Der positive Zusammenhang von Engagement und finanziellem Erfolg sei einzig auf die «einseitige Veröffentlichung positiver Resultate beziehungsweise auf Publikationsfehler zurückzuführen». Besonders problematisch ist offenbar die Messung der Reputation einer Firma. «Das Problem bei diesen Imagestudien ist der hohe Messfehler, da meist auch noch CSR auf Grundlage von Rankings gemessen wird», so Rost. Dies erzeuge oft eine starken Zusammenhang, «aber deshalb, weil wir Dinge nicht trennscharf wahrnehmen können».

Dass Unternehmen deshalb nicht einfach rücksichtslos oder gar kriminell handeln sollten, ist trotzdem klar. Im grössten Teil der einbezogenen Studien geht es nicht um Norm- oder Regelverstoss sondern um «zusätzliche» Beiträge des Unternehmens zur Gesellschaft, die über die eigentliche Geschäftstätigkeit hinausgehen. «Wenn ein Unternehmen gegen Normen und Regeln verstösst, hat das nichts mit CSR zu tun, sondern fällt in die Kernfunktion der Geschäftstätigkeit und wirkt sich natürlich negativ auf den Geschäftserfolg aus», so Rost.

Öffentlichkeitswirksam statt notwendig

Dies sei indes auch schon so gewesen, als CSR noch kein Modebegriff war. Das Grundproblem des ständigen Auslotens von legalen Grenzen und nomadischen Firmen, die je in gesetzlich weniger streng regulierte Länder abwandern, existiert aber auch in den Zeiten von CSR weiter. Dabei müsse man berücksichtigen, dass viele Unternehmen CSR-Scheinfassaden aufbauten. «Sie machen oft, was am öffentlichkeitswirksamsten ist – aber nicht, was am notwendigsten ist.»

Mit der Globalisierung, dem Versagen des Nationalstaats und dem Machtzuwachs der Multinationals, sei es unvermeidlich, dass Firmen immer wieder ethische Grenzen ausloten oder überschreiten, so Rost. Einerseits seien die Firmen, die sich an Standards halten, im Nachteil und andererseits existierten kulturelle Unterschiede zwischen den Ländern weiter – und damit auch das Drohpotenzial von Unternehmen zur Auslandsabwanderung.

Auslöser für falsche Entscheidungen

Von CSR profitieren können Firmen nach der Untersuchung von Katja Rost und Thomas Ehrmann nur dann, wenn sie die ersten in ihrer Branche sind. So haben die sogenannten First-Movers im Bereich der Bioprodukte extrem profitiert, weil sie etwas Neues anbieten konnten, das von gewissen Konsumenten stark nachgefragt wurde. Je mehr mitmachen, desto geringer wird der Effekt und wenn es alle machen, verkehrt er sich sogar leicht ins Negative, so Rost.
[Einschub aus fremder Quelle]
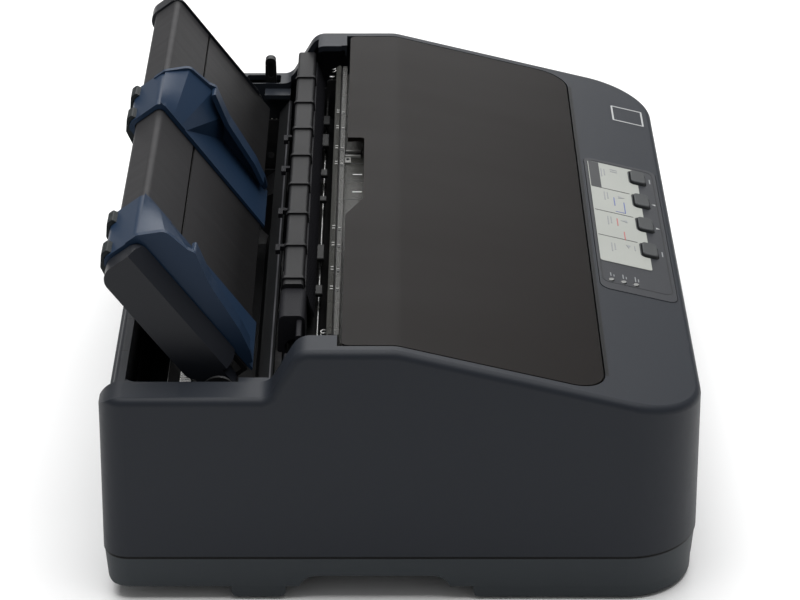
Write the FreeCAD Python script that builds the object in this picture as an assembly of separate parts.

«Die selektive Veröffentlichung von Untersuchungsergebnissen verfälscht wissenschaftliche Resultate, führt zur Fehlinformation der Öffentlichkeit und kann etwa Auslöser für falsche Entscheidungen sein», so Rost. Eine fairere und nachhaltigere Wirtschaft wird nach der neuen Studie durch CSR ebensowenig erreicht wie eine messbare Steigerung des Unternehmenserfolgs. Was bleibt, ist eine leere Worthülse.